- What to do: Copy verbatim the material from its first line to the line that holds "import Module from 'manifold-3d';", including that line.

### Material provided ###

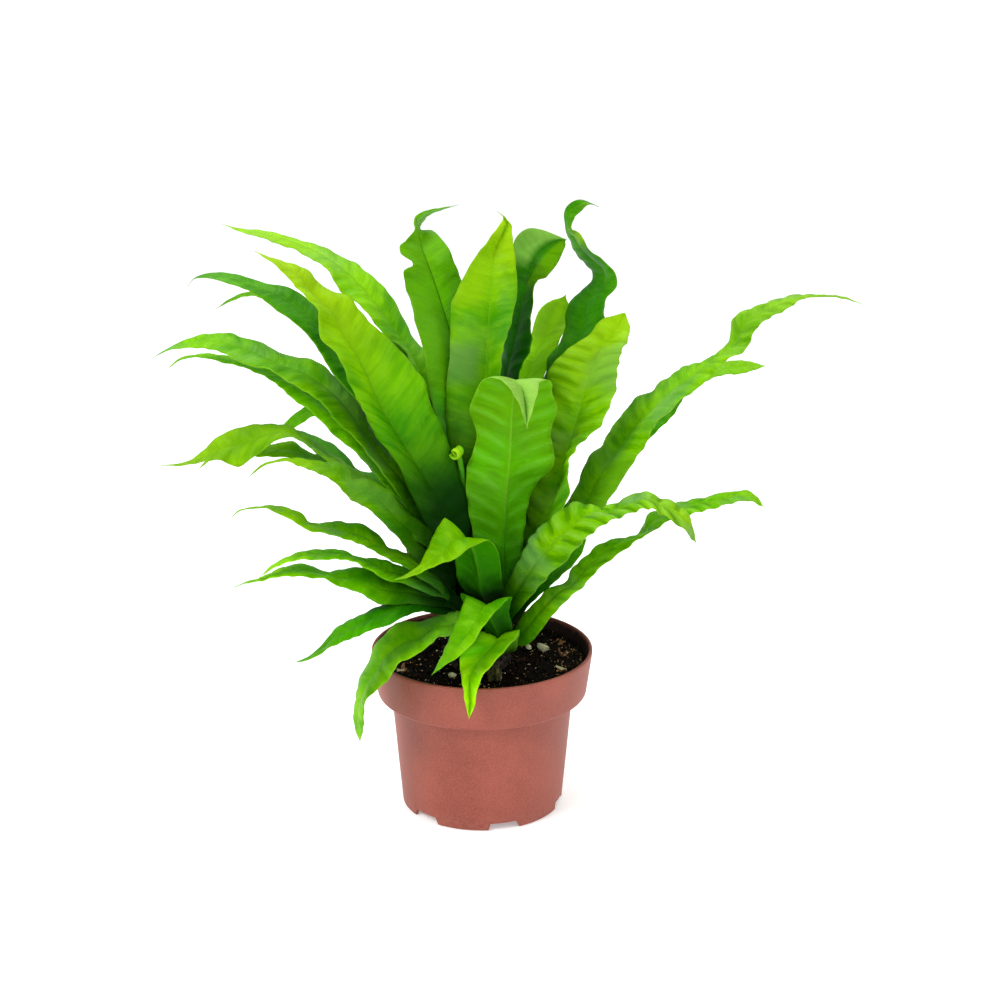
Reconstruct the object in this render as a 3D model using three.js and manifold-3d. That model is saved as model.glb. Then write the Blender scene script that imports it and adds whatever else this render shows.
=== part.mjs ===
// Potted bird's nest fern in a 12 cm round nursery pot, as one rigid part.
// Units are millimetres, +Z is up, and the origin is the centre of the pot's underside. The fern is seen from -Y.
import * as THREE from 'three';
import { ConvexGeometry } from 'three/addons/geometries/ConvexGeometry.js';
import { mergeVertices } from 'three/addons/utils/BufferGeometryUtils.js';
import Module from 'manifold-3d';

// ---- driving dimensions, pot ----
const POT_HEIGHT = 88.5;          // table to top of rim
const RIM_R = 60;                 // outside radius at the top of the rim
const BAND_Z = 63.6;              // underside of the wide rim band
const BAND_R = 56.9;              // outside radius at the foot of the band
const BODY_TOP_R = 49.6;          // tapered body, top outside radius
const BODY_FOOT_R = 44.1;         // tapered body, foot outside radius
const WALL = 1.5;                 // wall thickness
const FLOOR_Z = 4.0;              // underside of the raised floor ring
const FLOOR_T = 1.6;              // floor thickness
const HUB_R = 22;                 // flat disc in the middle of the floor, level with the foot
const NOTCHES = 6;                // drainage notches round the foot
const NOTCH_W = 16;               // width of a notch
const NOTCH_H = 3.6;              // height of a notch
const NOTCH_FIRST = 16;           // degrees from the front towards +X
// ---- driving dimensions, filling and crown ----
const SOIL_Z = 82;                // level of the growing medium
const SOIL_CLEAR = 0.35;          // gap between the medium and the wall
const CROWN = { x: -1, y: -4, rx: 17, ry: 20, z0: 82.35, z1: 104 };
// ---- driving dimensions, fronds ----
const LEAF_T = 1.0;               // thickness of a frond
const LEAF_GAP = 0.35;            // clearance kept round a frond where another passes
const CUT_TOLERANCES = [0.02, 0.04, 0.07, 0.1, 0.14, 0.2, 0.3]; // slivers finer than this are dropped where a frond is cut
const SLIVER = 0.02;               // height of the thinnest triangle that is good enough
const SECTIONS_PER_STATION = 1.1; // cross-sections built for each measured station

const COLOURS = {
  pot_plastic: [0xac6758, 0.62], soil: [0x0f0c08, 0.95], crown: [0x2b2110, 0.95],
  frond_bright: [0x86c40a, 0.42], frond_mid: [0x4f9e08, 0.42], frond_dark: [0x1f6a06, 0.42], frond_young: [0xa9cf22, 0.42],
  bark: [0x5f3a1e, 0.95], chip: [0xcbbf93, 0.9], stub: [0x55501e, 0.95],
};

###

- Response for this exercise:
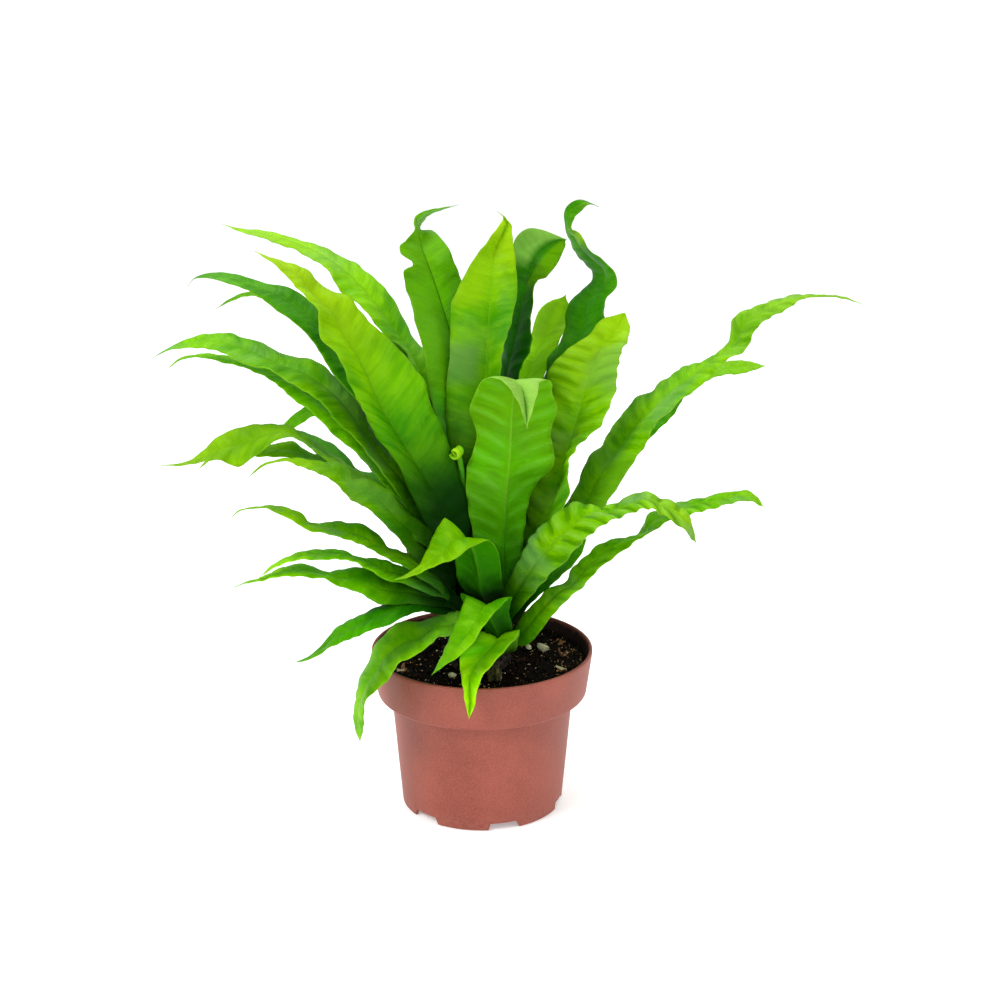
Reconstruct the object in this render as a 3D model using three.js and manifold-3d. That model is saved as model.glb. Then write the Blender scene script that imports it and adds whatever else this render shows.
=== part.mjs ===
// Potted bird's nest fern in a 12 cm round nursery pot, as one rigid part.
// Units are millimetres, +Z is up, and the origin is the centre of the pot's underside. The fern is seen from -Y.
import * as THREE from 'three';
import { ConvexGeometry } from 'three/addons/geometries/ConvexGeometry.js';
import { mergeVertices } from 'three/addons/utils/BufferGeometryUtils.js';
import Module from 'manifold-3d';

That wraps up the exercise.